1 files changed, 49 insertions, 5 deletions

diff --git a/theories/PArith/BinPos.v b/theories/PArith/BinPos.v
index 9c8775f82..c42f9cceb 100644
--- a/theories/PArith/BinPos.v
+++ b/theories/PArith/BinPos.v
@@ -1047,11 +1047,18 @@ Proof.
  rewrite (Pplus_comm p), (Pplus_comm q). now apply Pplus_lt_mono_l.
 Qed.
 
-Lemma Pmult_lt_mono_l : forall p q r, q<r -> p*q < p*r.
+Lemma Pmult_lt_mono_l : forall p q r, q<r <-> p*q < p*r.
 Proof.
- induction p using Prect; auto.
- intros q r H. rewrite 2 Pmult_Sn_m.
- apply Pplus_lt_mono; auto.
+ assert (IMPL : forall p q r, q<r -> p*q < p*r).
+  induction p using Prect; auto.
+  intros q r H. rewrite 2 Pmult_Sn_m.
+  apply Pplus_lt_mono; auto.
+ split; auto.
+ intros H.
+ destruct (Pcompare_spec q r) as [EQ|LT|GT]; trivial.
+ rewrite EQ in H. elim (Plt_irrefl _ H).
+ apply (IMPL p) in GT.
+ elim (Plt_irrefl (p*q)). eapply Plt_trans; eauto.
 Qed.
 
 Lemma Pmult_lt_mono : forall p q r s, p<q -> r<s -> p*r < q*s.
@@ -1216,6 +1223,43 @@ Proof.
   unfold Pminus; rewrite U; simpl; auto.
 Qed.
 
+Lemma Pplus_minus_eq : forall p q, p+q-q = p.
+Proof.
+ intros. apply Pplus_reg_l with q.
+ rewrite Pplus_minus.
+ apply Pplus_comm.
+ now rewrite ZC4, Pplus_comm, Plt_plus_r.
+Qed.
+
+Lemma Pmult_minus_distr_l : forall p q r, r<q -> p*(q-r) = p*q-p*r.
+Proof.
+ intros p q r H.
+ apply Pplus_reg_l with (p*r).
+ rewrite <- Pmult_plus_distr_l.
+ rewrite Pplus_minus.
+ symmetry. apply Pplus_minus.
+ apply (Pmult_lt_mono_l p) in H.
+ now rewrite ZC4, H.
+ now rewrite ZC4, H.
+Qed.
+
+Lemma Pminus_decr : forall n m, m<n -> n-m < n.
+Proof.
+ intros n m LT.
+ apply Pplus_lt_mono_l with m.
+ rewrite Pplus_minus.
+ rewrite Pplus_comm.
+ apply Plt_plus_r.
+ now rewrite ZC4, LT.
+Qed.
+
+Lemma Pminus_xI_xI : forall n m, m<n -> n~1 - m~1 = (n-m)~0.
+Proof.
+ intros. unfold Pminus. simpl.
+ destruct (Pminus_mask_Gt n m) as (p & -> & _); trivial.
+ now rewrite ZC4, H.
+Qed.
+
 (** When x<y, the substraction of x by y returns 1 *)
 
 Lemma Pminus_mask_Lt : forall p q:positive, p<q -> Pminus_mask p q = IsNeg.

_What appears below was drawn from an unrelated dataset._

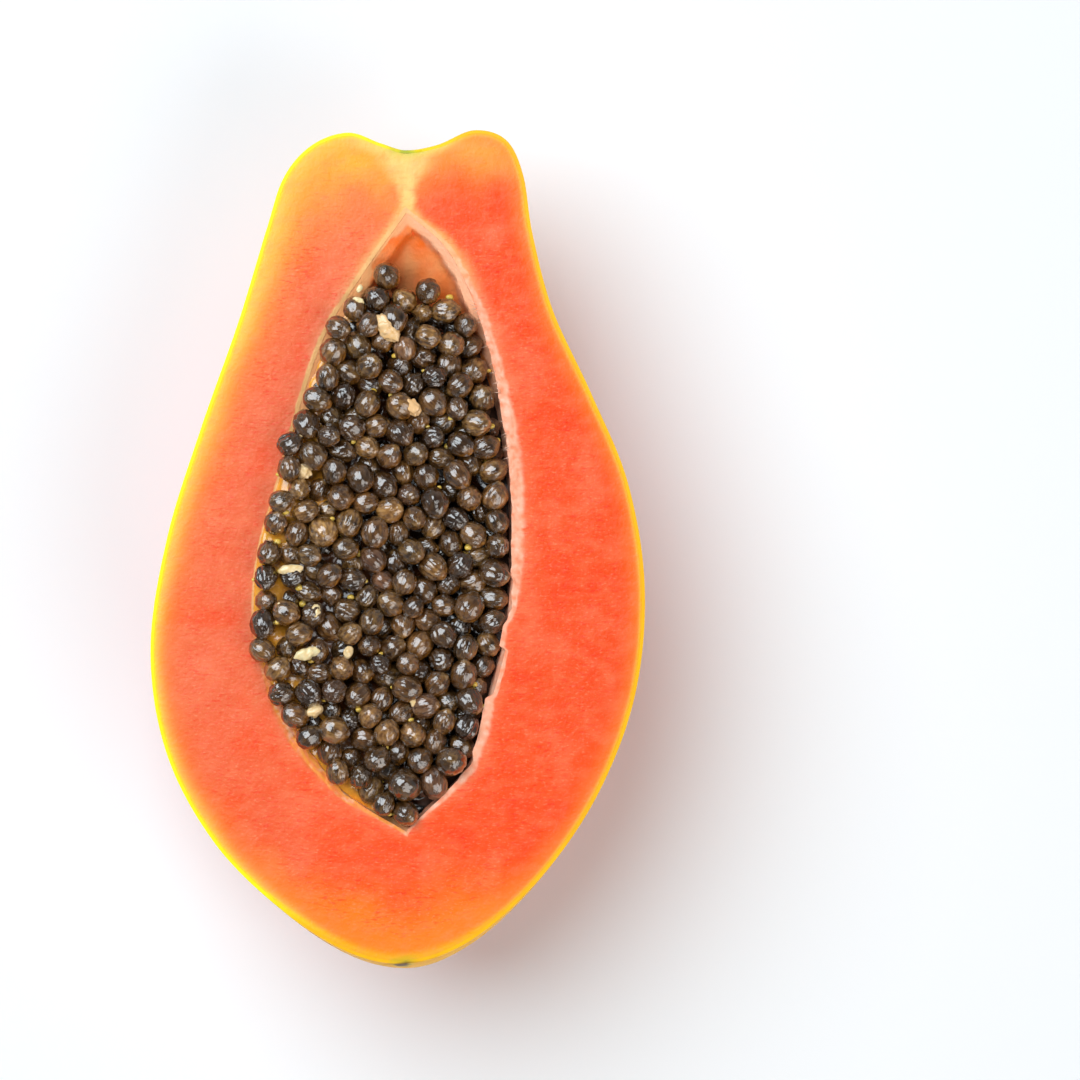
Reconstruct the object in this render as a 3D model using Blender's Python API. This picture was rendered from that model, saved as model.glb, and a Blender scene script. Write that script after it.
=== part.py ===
"""Half a ripe papaya, cut lengthwise, lying on its back with the cut face up.

The long axis runs along Y with the stem end at +Y, and Z is up out of the cut face.
Sizes are in millimetres, measured from the cut face, and become metres in the meshes.
The whole fruit is turned from its two side profiles about an axis that sinks below the
cut towards the blossom end, so the knife misses the tip and leaves a lip of skin there.
The seeds are one heap: a core that fills the cavity, with the seeds that show fused to it.
"""

import math
import random

import bmesh
import bpy
import numpy as np
from mathutils import Euler, Matrix, Vector
from mathutils.kdtree import KDTree

MM = 0.001

# Whole fruit: the cut's height over the ground, the fruit's depth as a share of its
# half width, its long axis, its faint ribs, and the stem end, which is shorter below
CUT_HEIGHT = 57.0
DEPTH_SHARE = 0.935
AXIS_X = 2.0
AXIS_DROP = 9.0
AXIS_DROP_FROM_Y = 10.0
RIB_SHARE = 0.012
RIB_COUNT = 5
SHOULDER_FALL = 7.0
SHOULDER_FALL_FROM_Y = 55.0
DIMPLE_REACH = 9.0
LENGTH_STEPS = 44
ROUND_STEPS = 40

# Side profiles, from the stem's dimple over the shoulder to the blossom tip:
# distance from the long axis, then Y
RIGHT_PROFILE = [
    (0, 100.2), (8, 101.6), (17, 105.2), (25, 102.8), (29.3, 94),
    (31.7, 79), (36.8, 60), (46.5, 39), (55.5, 17), (59.7, -9),
    (57.3, -36), (48, -61), (33.5, -82.5), (16.5, -98.6), (0, -105),
]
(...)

@@ -1249,7 +1293,7 @@ Fixpoint Psize (p:positive) : nat :=
     | p~0 => S (Psize p)
   end.
 
-Lemma Psize_monotone : forall p q, (p?=q) Eq = Lt -> (Psize p <= Psize q)%nat.
+Lemma Psize_monotone : forall p q, p<q -> (Psize p <= Psize q)%nat.
 Proof.
   assert (le0 : forall n, (0<=n)%nat) by (induction n; auto).
   assert (leS : forall n m, (n<=m -> S n <= S m)%nat) by (induction 1; auto).